Hutchins echoed his earlier comments regarding repealing bad policy stating “we need to repeal the very very bad police pursuit law.”
Another area of divergence between the candidates was over what policies they would support to meet the state’s paramount duty to provide education. Richards argued that the state needs to fundamentally change its funding model to make it more fair. “We continue to require the homeowners pay a large amount of property taxes in order to try and keep up with the Mercer Islands of the world.”
Additionally, Richards believes that more pathways to trade schools need to be opened while addressing the lack of college affordability.
While he does not believe in eliminating college tuition, he “believe[s] that you should be able to work through school again, like we used to.”
Hutchins agreed that the funding of education must fundamentally change.

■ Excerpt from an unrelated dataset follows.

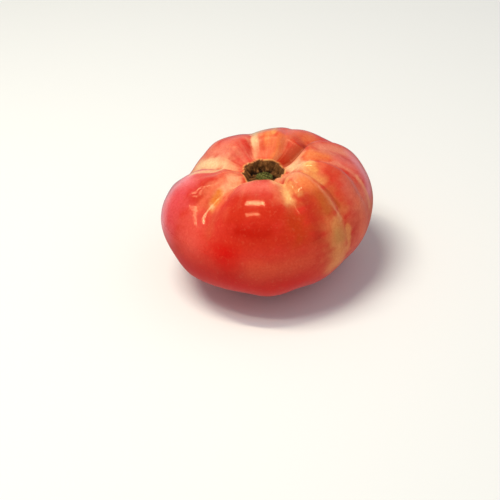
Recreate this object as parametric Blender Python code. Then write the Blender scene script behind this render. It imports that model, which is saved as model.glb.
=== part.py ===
"""A rosa de Barbastro tomato: one whole ripe fruit, broad, low and deeply ribbed, resting on its blossom end.

Metres, +Z up along the core. The origin is under the middle of the fruit, on the surface that it rests on.
Azimuths count in degrees from +X towards +Y. Polar angles count in degrees from the stem end down to the
blossom end.
"""

from typing import NamedTuple

import bmesh
import bpy
import numpy as np

COLLECTION_NAME = "rosa_de_barbastro_tomato"
NODE_NAME = "tomato"

# Driving dimensions of the plain round body
HALF_WIDTH = 0.0563
UPPER_HEIGHT = 0.0362
LOWER_HEIGHT = 0.0378
FULLNESS = 1.01
OVAL = 0.012
THREE_CORNERED = 0.016
THREE_CORNERED_AT = 19.0
LEAN_X = 0.105
LEAN_Y = 0.043
LEAN_STARTS = (0.006, 0.026)
LEAN_RISES = (-0.8, 0.8)
REST_DEPTH = 0.0012

# The hollow around the stem, and the corky scar at its bottom
HOLLOW_DEPTH = 0.0121
HOLLOW_RADIUS = 0.0190
HOLLOW_POWER = 4
SCAR_RADIUS = 0.0104
SCAR_CORNER = 0.0013
SCAR_CORNER_SPREAD = 9.0
SCAR_DEPTH = 0.0030
SCAR_WALL = (0.55, 1.0)

# The dimple of the blossom scar, inside the flat spot
DIMPLE_RADIUS = 0.0070
DIMPLE_DEPTH = 0.0012
DIMPLE_WALL = (0.3, 1.0)
EQUATOR = 90.0


class Lobe(NamedTuple):
    """A swelling: where its top is, how far it stands out of the plain body, and how far it spreads."""

    azimuth: float
    polar: float
    height: float
    azimuth_spread: float
    polar_spread: float


class Furrow(NamedTuple):
    """A furrow from the scar outwards: its course, its depth, the spread of its flanks, and its end."""

    scar_azimuth: float
    shoulder_azimuth: float
    side_azimuth: float
    depth: float
    lower_flank: float
    upper_flank: float
    end: float


LOBES = {
    "left": Lobe(-168, 56, 0.0050, 20, 28),
    "left inner": Lobe(-180, 28, -0.0043, 18, 8),
    "front left": Lobe(-152, 60, 0.0014, 20, 28),
    "front": Lobe(-103, 44, 0.0010, 30, 24),
    "front inner": Lobe(-99, 19, 0.0010, 40, 9),
    "right": Lobe(-18, 52, 0.0012, 14, 28),
    "right back": Lobe(9, 50, -0.0030, 13, 26),
    "back right": Lobe(57, 45, 0.0034, 14, 22),
    "back": Lobe(100, 45, 0.0012, 12, 22),
    "back left": Lobe(132, 47, 0.0038, 18, 22),
    "underside left": Lobe(-144, 118, 0.0026, 16, 18),
    "underside front": Lobe(-99, 124, 0.0019, 16, 20),
    "underside right": Lobe(-69, 118, 0.0013, 22, 22),
}

FURROWS = {
    "right back": Furrow(12, 32, 30, 0.0085, 5, 22, 84),
    "back": Furrow(48, 62, 70, 0.0024, 14, 6, 108),
    "back left": Furrow(107, 98, 100, 0.0026, 9, 9, 104),
    "left back": Furrow(142, 137, 128, 0.0016, 8, 8, 88),
    "left": Furrow(172, 160, 150, 0.0070, 24, 5, 104),
    "front left": Furrow(-140, -141, -129, 0.0056, 12, 13, 78),
    "front right": Furrow(-62, -70, -68, 0.0044, 9, 6, 78),
    "small": Furrow(-50, -60, -62, 0.0010, 3, 6, 70),
    "right front": Furrow(-42, -37, -42, 0.0030, 5, 9, 112),
    "right": Furrow(-26, -13, -20, 0.0032, 4, 12, 108),
}
FURROW_STARTS = (4, 20)
SHOULDER_TURN = (8, 38)
SIDE_TURN = (42, 75)
FURROW_FADES_FROM = 0.45
FURROW_ROUNDING = 0.2
FURROW_POWER = 1.3

# Soft grooves between the ribs of the underside
UNDERSIDE_GROOVES = (-140, -107, -74, -40, -8, 25, 60, 98, 135, 172)
GROOVE_DEPTH = 0.0009
GROOVE_WIDTH = 9
GROOVE_STARTS = (85, 120)
GROOVE_ENDS = (140, 166)

# The mesh: columns around, rows from end to end, and how much the rows crowd towards the stem
COLUMNS = 120
ROWS = 44
ROW_CROWDING = 1.2

SKIN_COLOUR = (0.62, 0.070, 0.040, 1.0)
SKIN_ROUGHNESS = 0.32


def clear_scene():
    for item in list(bpy.data.objects):
        bpy.data.objects.remove(item, do_unlink=True)


def ramp(start, end, value):
    """A smooth rise from 0 at start to 1 at end."""
    share = np.clip((value - start) / (end - start), 0.0, 1.0)
    return share * share * (3.0 - 2.0 * share)


def turn_between(azimuth, centre):
    """How far azimuth lies past centre, from -180 to 180 degrees."""
    return (azimuth - centre + 180.0) % 360.0 - 180.0


def plain_body(polar, azimuth):
    """Points on the plain body, which leans, is hollow at the stem, and has no ribs."""
    up = np.cos(np.radians(polar))
    out = np.sin(np.radians(polar))
    around = np.radians(azimuth)
    corners = THREE_CORNERED * np.cos(3.0 * (around - np.radians(THREE_CORNERED_AT)))
    radius = HALF_WIDTH * (1.0 + OVAL * np.cos(2.0 * around) + corners) * out**FULLNESS
    height = np.where(up > 0.0, UPPER_HEIGHT, LOWER_HEIGHT)
    x = radius * np.cos(around)
    y = radius * np.sin(around)
    z = LOWER_HEIGHT - REST_DEPTH + height * up
    lean = ramp(*LEAN_RISES, up) * ramp(*LEAN_STARTS, radius)
    z = z + (LEAN_X * x + LEAN_Y * y) * lean
    z = z - HOLLOW_DEPTH * np.exp(-((radius / HOLLOW_RADIUS) ** HOLLOW_POWER))
    return np.stack([x, y, z], axis=-1)


def lobe_height(polar, azimuth):
    """How far the lobes stand out of the plain body."""
    total = np.zeros_like(polar)
    for lobe in LOBES.values():
        across = turn_between(azimuth, lobe.azimuth) / lobe.azimuth_spread
        along = (polar - lobe.polar) / lobe.polar_spread
        total += lobe.height * np.exp(-(across**2) - along**2)
    return total


def furrow_depth(polar, azimuth):
    """How far the furrows cut into the plain body."""
    total = np.zeros_like(polar)
    for furrow in FURROWS.values():
        to_shoulder = turn_between(furrow.shoulder_azimuth, furrow.scar_azimuth) * ramp(*SHOULDER_TURN, polar)
        to_side = turn_between(furrow.side_azimuth, furrow.shoulder_azimuth) * ramp(*SIDE_TURN, polar)
        across = turn_between(azimuth, furrow.scar_azimuth + to_shoulder + to_side)
        across = across / np.where(across < 0.0, furrow.lower_flank, furrow.upper_flank)
        rounded = np.hypot(across, FURROW_ROUNDING) - FURROW_ROUNDING
        fade = 1.0 - ramp(FURROW_FADES_FROM * furrow.end, furrow.end, polar)
        total += furrow.depth * ramp(*FURROW_STARTS, polar) * fade * np.exp(-(rounded**FURROW_POWER))
    return total


def groove_depth(polar, azimuth):
    """How far the soft grooves of the underside cut in."""
    total = np.zeros_like(polar)
    for centre in UNDERSIDE_GROOVES:
        total += np.exp(-((turn_between(azimuth, centre) / GROOVE_WIDTH) ** 2))
    return GROOVE_DEPTH * total * ramp(*GROOVE_STARTS, polar) * (1.0 - ramp(*GROOVE_ENDS, polar))


def scar_depth(points, polar, azimuth):
    """How far the corky scar lies below the skin. It has a corner wherever a furrow meets it."""
    edge = np.full_like(polar, SCAR_RADIUS)
    for furrow in FURROWS.values():
        across = turn_between(azimuth, furrow.scar_azimuth) / SCAR_CORNER_SPREAD
        edge += SCAR_CORNER * np.exp(-(across**2))
    radius = np.hypot(points[:, 0], points[:, 1])
    return np.where(polar < EQUATOR, SCAR_DEPTH * (1.0 - ramp(*SCAR_WALL, radius / edge)), 0.0)


def dimple_depth(points, polar):
    """How far the blossom scar lies above the flat spot."""
    radius = np.hypot(points[:, 0], points[:, 1])
    return np.where(polar > EQUATOR, DIMPLE_DEPTH * (1.0 - ramp(*DIMPLE_WALL, radius / DIMPLE_RADIUS)), 0.0)


def make_skin_material():
    material = bpy.data.materials.new("tomato_skin")
    material.use_nodes = True
    shader = material.node_tree.nodes["Principled BSDF"]
    shader.inputs["Base Color"].default_value = SKIN_COLOUR
    shader.inputs["Roughness"].default_value = SKIN_ROUGHNESS
    shader.inputs["Metallic"].default_value = 0.0
    material.diffuse_color = SKIN_COLOUR
    return material


def place(shape, points):
    for vertex, point in zip(shape.verts, points):
        vertex.co = point


def make_tomato():
    """A UV sphere whose points move to the plain body, then along its normals to the lobes and furrows."""
    shape = bmesh.new()
    bmesh.ops.create_uvsphere(shape, u_segments=COLUMNS, v_segments=ROWS, radius=1.0)
    sphere = np.array([vertex.co for vertex in shape.verts])
    azimuth = np.degrees(np.arctan2(sphere[:, 1], sphere[:, 0]))
    polar = 180.0 * (np.arccos(np.clip(sphere[:, 2], -1.0, 1.0)) / np.pi) ** ROW_CROWDING

    place(shape, plain_body(polar, azimuth))
    shape.normal_update()
    body = np.array([vertex.co for vertex in shape.verts])
    normals = np.array([vertex.normal for vertex in shape.verts])
    relief = lobe_height(polar, azimuth) - furrow_depth(polar, azimuth) - groove_depth(polar, azimuth)
    points = body + normals * relief[:, None]
    points[:, 2] -= scar_depth(points, polar, azimuth)
    points[:, 2] = np.maximum(points[:, 2], 0.0)
    points[:, 2] += dimple_depth(points, polar)
    middle = (points.min(axis=0) + points.max(axis=0)) / 2.0
    points[:, :2] -= middle[:2]
    place(shape, points)

    mesh = bpy.data.meshes.new(NODE_NAME)
    shape.to_mesh(mesh)
    shape.free()
    mesh.shade_smooth()
    mesh.materials.append(make_skin_material())
    return bpy.data.objects.new(NODE_NAME, mesh)


clear_scene()
collection = bpy.data.collections.new(COLLECTION_NAME)
bpy.context.scene.collection.children.link(collection)
collection.objects.link(make_tomato())
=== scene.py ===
import ast
import math
from textwrap import dedent

import bpy
from mathutils import Matrix, Vector


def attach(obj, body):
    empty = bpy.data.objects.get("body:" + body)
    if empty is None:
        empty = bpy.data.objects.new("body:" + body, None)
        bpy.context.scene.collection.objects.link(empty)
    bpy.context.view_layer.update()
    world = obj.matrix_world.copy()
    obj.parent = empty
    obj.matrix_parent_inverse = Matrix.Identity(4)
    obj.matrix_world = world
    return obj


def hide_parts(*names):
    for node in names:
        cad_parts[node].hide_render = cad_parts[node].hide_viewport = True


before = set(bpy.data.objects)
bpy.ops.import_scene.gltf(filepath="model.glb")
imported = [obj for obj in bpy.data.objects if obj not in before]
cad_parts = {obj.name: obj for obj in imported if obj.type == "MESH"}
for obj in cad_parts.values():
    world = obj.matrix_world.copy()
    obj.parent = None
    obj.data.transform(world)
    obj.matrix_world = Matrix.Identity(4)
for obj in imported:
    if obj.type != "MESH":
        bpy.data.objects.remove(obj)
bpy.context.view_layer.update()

# The body of the fruit
# One whole ripe beefsteak tomato that grew in one piece: firm flesh in fat lobes under a thin tight skin.
# The furrows between the lobes start at the stem scar, run out over the shoulder and fade down the sides.
# Azimuths count in degrees from +X towards +Y, and polar angles from the stem end to the blossom end.

# The plain round body under the lobes, in metres: how it leans, and its hollow, scar bowl and dimple
BODY_SIZES = {
    "Half Width": 0.0563,
    "Upper Height": 0.0362,
    "Lower Height": 0.0378,
    "Oval": 0.012,
    "Three Cornered": 0.016,
    "Three Cornered At": 19.0,
    "Lean X": 0.105,
    "Lean Y": 0.043,
    "Lean From": 0.006,
    "Lean To": 0.026,
    "Rest Depth": 0.0012,
    "Hollow Depth": 0.0121,
    "Hollow Radius": 0.0190,
    "Scar Radius": 0.0104,
    "Scar Corner": 0.0013,
    "Scar Corner Spread": 12.0,
    "Scar Depth": 0.0066,
    "Dimple Radius": 0.0070,
    "Dimple Depth": 0.0012,
}
LEAN_RISES = {"lean_below": -0.8, "lean_above": 0.8}
BOWLS = {"hollow_power": 4.0, "scar_floor": 0.7, "dimple_floor": 0.3, "equator": 90.0}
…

“We are relying on local school districts to foot the gap, the bill, for the basics of education out of bond and levy funds and that is wrong.”
He argued that the Legislature needs to prioritize using general fund dollars for education needs — though most of the general fund is already committed to K‑12 schools and higher education and has been for a long time.
Throughout this debate, the candidates showed that although they share many similarities, their values and principles differ.
While Hutchins consistently railed against the Legislature, Richards emphasized how through effective, strong representation, the communities in the 26th District can work with the State Legislature to meet their community’s needs.
The election for this position will conclude in less than two months, on Tuesday, November 8th. This will be one of the most competitive races in the state, given the district’s almost evenly divided electorate and Richards’ victory in the Top Two election, which is compelling evidence in support of the argument that the district is flippable for Democrats. If you would like to view a recording of the candidate forum, it’s available to watch on demand from the Gig Harbor Chamber.